Still waiting for my jewelry to be ready. Hopefully tomorrow and I will be donning my new baubles as Stephen calls them.

Well I am off to bed but must take some ibuprofen first. I hope it is safe to take when nursing. Oh it must be - I took a shit load after my c-section...
Dex is virtually daytime potty trained. Whoo-hoo. I don't know what the hell Stephen was thinking, putting Dex to bed last night in underwear. He was soaked from his armpits to his toes. I had to wash every piece of bedding from his bed today. Oh that reminds me - change loads when I am done here.
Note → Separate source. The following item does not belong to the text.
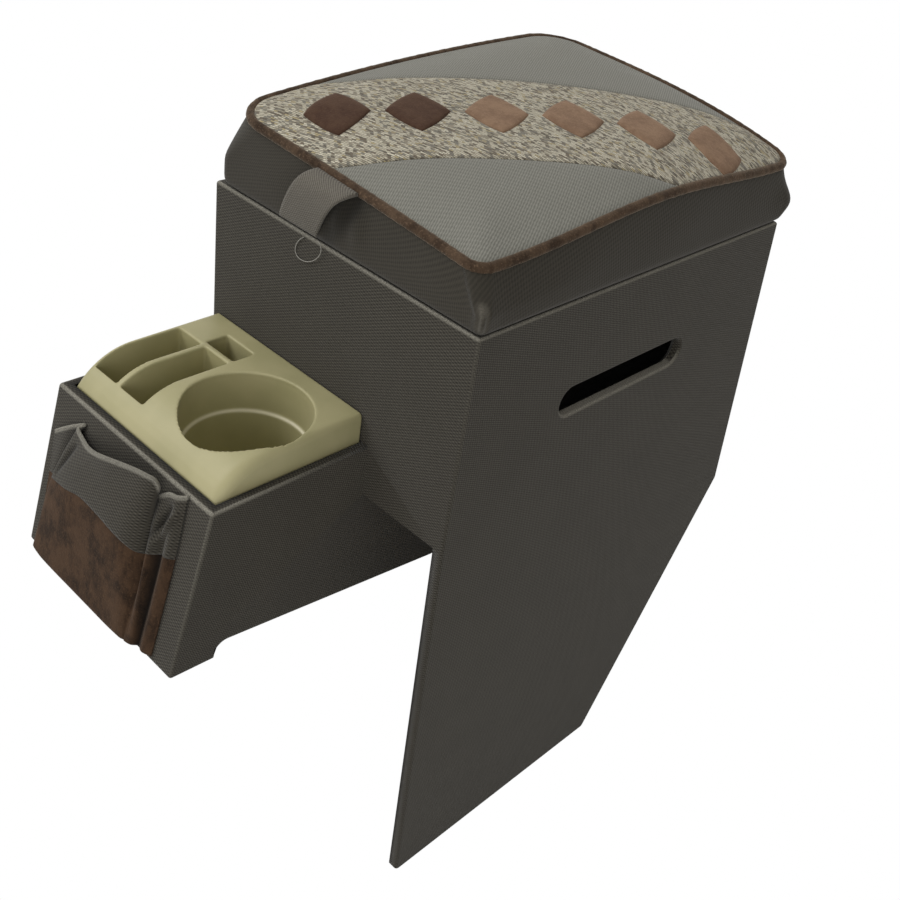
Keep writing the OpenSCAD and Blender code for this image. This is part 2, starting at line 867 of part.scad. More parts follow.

Cars is still biting while nursing. It is ticking me off and makes me want to wean him. Aargh. (nursing now, can you tell?)

Dex hurt his foot two days ago during a collision with Jax. He is gimping around and I wonder if I should take him to the doctor. Jax hurt his knee after school in the playground and wants me to take him to the doc. Very melodramatic. I also asked Miss Conrad why he started calling himself a troublemaker. She said she does not use that word so she doesn't know and he behaving in class.

Well off to hopefully become less of a mad housewife. God I hate the struggle with the kids to get their shoes on and out the door. Oh, Jax is hopping around "ow-ow-ow". *sigh*

Sunday, January 11, 2004

This is my new blahg. I have decided to start with a clean slate.

Shoe shopping today. Bought Jax and Dex new shoes today (two pair for Jax) and spent $100. Yowsa! They were all on sale too - one pair was 33% off and the other two were 20% off. Anyway, Jax is growing like a weed! Dex's old ones were just looking crummy.

Cars has started latching on funny and my nipple hurts! I am nursing him right now. I cannot get him to correct the latch. I might have to go see a Lactation consultant again to see what we can do about this.

I feel badly for Shelly about the whole Debbie thing. I think Shelly got caught in the crossfire when she had nothing to do with it. Hopefully she will be able to work it out. She is a really good person, I think and she doesn't need this crap.

Cars looks exactly like Jax did at the same age much of today. It will be interesting how much they look alike when they are older.

Dex is almost completely potty trained. Well day trained anyway. We were all counting how many times he used the toilet but we've all lost track. I am so proud of him and best of all, he keeps telling me that he is proud of himself.